For those that would argue I did Riptide dirty and are upset that I broke the sword, let's consider again how powerful Hyperion should be. Celestial bronze is a unique and sufficient material for combatting normal and strong monsters. I can buy Riptide not melting when clashing with Kampe's cursed blades. Who knows? Maybe Zoe was skilled enough to have enchanted her weapon that degree. But when compared to the resources of gods and titans, it doesn't make sense for Hyperion's sword and armor to not be comparable to Backbiter or Zeus's master bolt. Weaker, for sure, but not by much. Zoe may have been a very skilled craftswoman but she's the daughter of Hyperion's nephew and it feels disingenuous to argue she'd be able to close that gap. I also don't see how her craftsmanship could match up to that of the three elder cyclops and the three hekatoncheires (if anyone thinks that Hyperion's equipment wouldn't have been crafted by them, I would ask for your logic as there's no reason for that not to be the case). Combine this with Hyperion flexing his arms as he's strangling Percy while in his true form and that Percy struck his arm guard after several minutes of clashing blades with a weapon that constantly radiates extreme levels of heat and I can easily see the sword weakening and shattering.

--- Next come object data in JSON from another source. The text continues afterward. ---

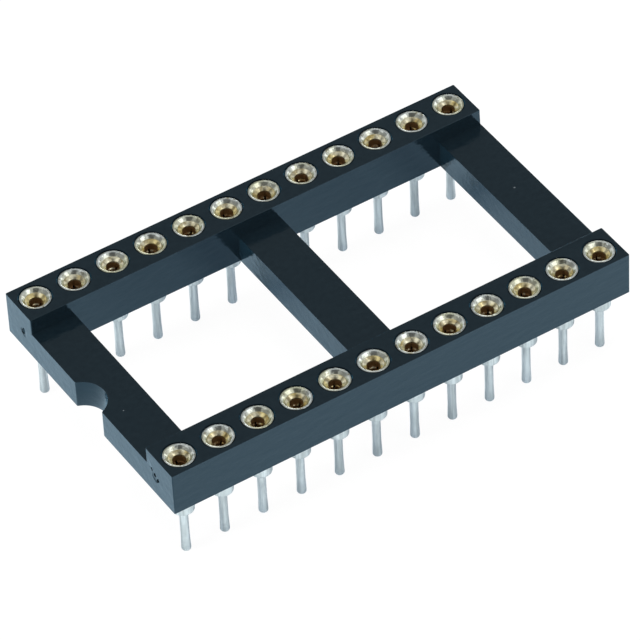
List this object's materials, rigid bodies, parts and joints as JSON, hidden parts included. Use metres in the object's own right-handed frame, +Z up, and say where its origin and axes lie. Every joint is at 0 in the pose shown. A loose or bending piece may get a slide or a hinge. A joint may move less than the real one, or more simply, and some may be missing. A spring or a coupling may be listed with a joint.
{
  "type": "ic socket",
  "caption": "Open-frame dual-in-line chip socket with turned sleeve contacts in two rows, cross bars and a half-round notch at one end.",
  "frame": {"origin": "centre of the contact pattern in the board plane, where the collars' undersides rest", "axes": "+X along the rows away from the notched end, +Y from contact 1's row to contact 24's row, +Z up to the side where the chip plugs in"},
  "size_m": [0.0304, 0.0178, 0.0074],
  "materials": {
    "moulded_black": "satin black moulded polyester with a blue-grey sheen",
    "tin_plate": "bright tin over turned brass",
    "gold_plate": "thin gold flash over spring copper"
  },
  "bodies": {
    "root": {"insulator_frame": "moulded_black", "contact_sleeve_01": "tin_plate", "contact_sleeve_02": "tin_plate", "contact_sleeve_03": "tin_plate", "contact_sleeve_04": "tin_plate", "contact_sleeve_05": "tin_plate", "contact_sleeve_06": "tin_plate", "contact_sleeve_07": "tin_plate", "contact_sleeve_08": "tin_plate", "contact_sleeve_09": "tin_plate", "contact_sleeve_10": "tin_plate", "contact_sleeve_11": "tin_plate", "contact_sleeve_12": "tin_plate", "contact_sleeve_13": "tin_plate", "contact_sleeve_14": "tin_plate", "contact_sleeve_15": "tin_plate", "contact_sleeve_16": "tin_plate", "contact_sleeve_17": "tin_plate", "contact_sleeve_18": "tin_plate", "contact_sleeve_19": "tin_plate", "contact_sleeve_20": "tin_plate", "contact_sleeve_21": "tin_plate", "contact_sleeve_22": "tin_plate", "contact_sleeve_23": "tin_plate", "contact_sleeve_24": "tin_plate", "contact_clip_01": "gold_plate", "contact_clip_02": "gold_plate", "contact_clip_03": "gold_plate", "contact_clip_04": "gold_plate", "contact_clip_05": "gold_plate", "contact_clip_06": "gold_plate", "contact_clip_07": "gold_plate", "contact_clip_08": "gold_plate", "contact_clip_09": "gold_plate", "contact_clip_10": "gold_plate", "contact_clip_11": "gold_plate", "contact_clip_12": "gold_plate", "contact_clip_13": "gold_plate", "contact_clip_14": "gold_plate", "contact_clip_15": "gold_plate", "contact_clip_16": "gold_plate", "contact_clip_17": "gold_plate", "contact_clip_18": "gold_plate", "contact_clip_19": "gold_plate", "contact_clip_20": "gold_plate", "contact_clip_21": "gold_plate", "contact_clip_22": "gold_plate", "contact_clip_23": "gold_plate", "contact_clip_24": "gold_plate"}
  },
  "joints": []
}
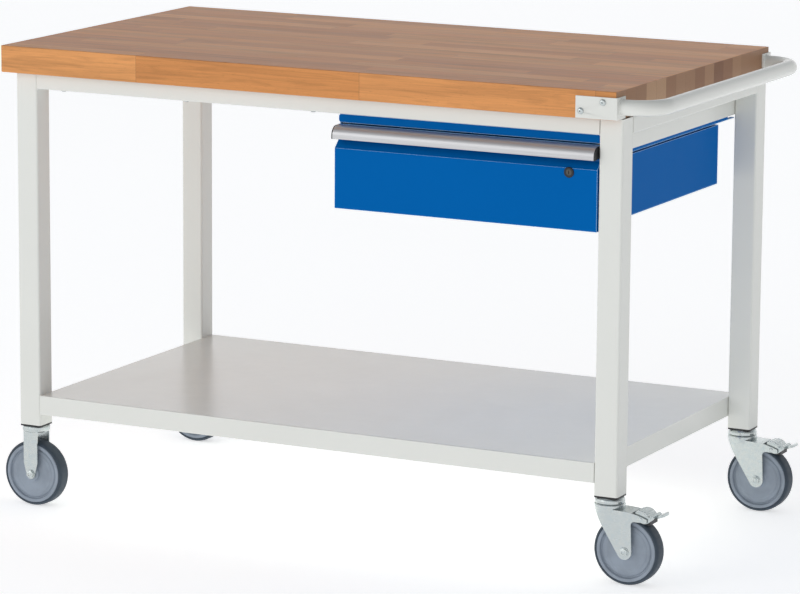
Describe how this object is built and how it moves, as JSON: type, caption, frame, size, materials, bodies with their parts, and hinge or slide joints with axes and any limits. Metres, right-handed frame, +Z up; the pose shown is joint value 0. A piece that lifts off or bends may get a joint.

For anyone that's wondering, Thalia's fine. Well, not fine but alive. My thinking is that her landing the first shot knocked Hyperion out of his true form so he wasn't burning nearly as hot as he could have when trying to gouge out her eyes. Anyone else is toast but Artemis probably gives a little bit of a stronger blessing to her lieutenant than her other hunters so she's probably ok.

Obviously with the changes I've made to the first chapter, the following chapters are going to be a bit inconsistent. I'm gonna fix those next but I don't know how long it'll take. Don't hold your breath.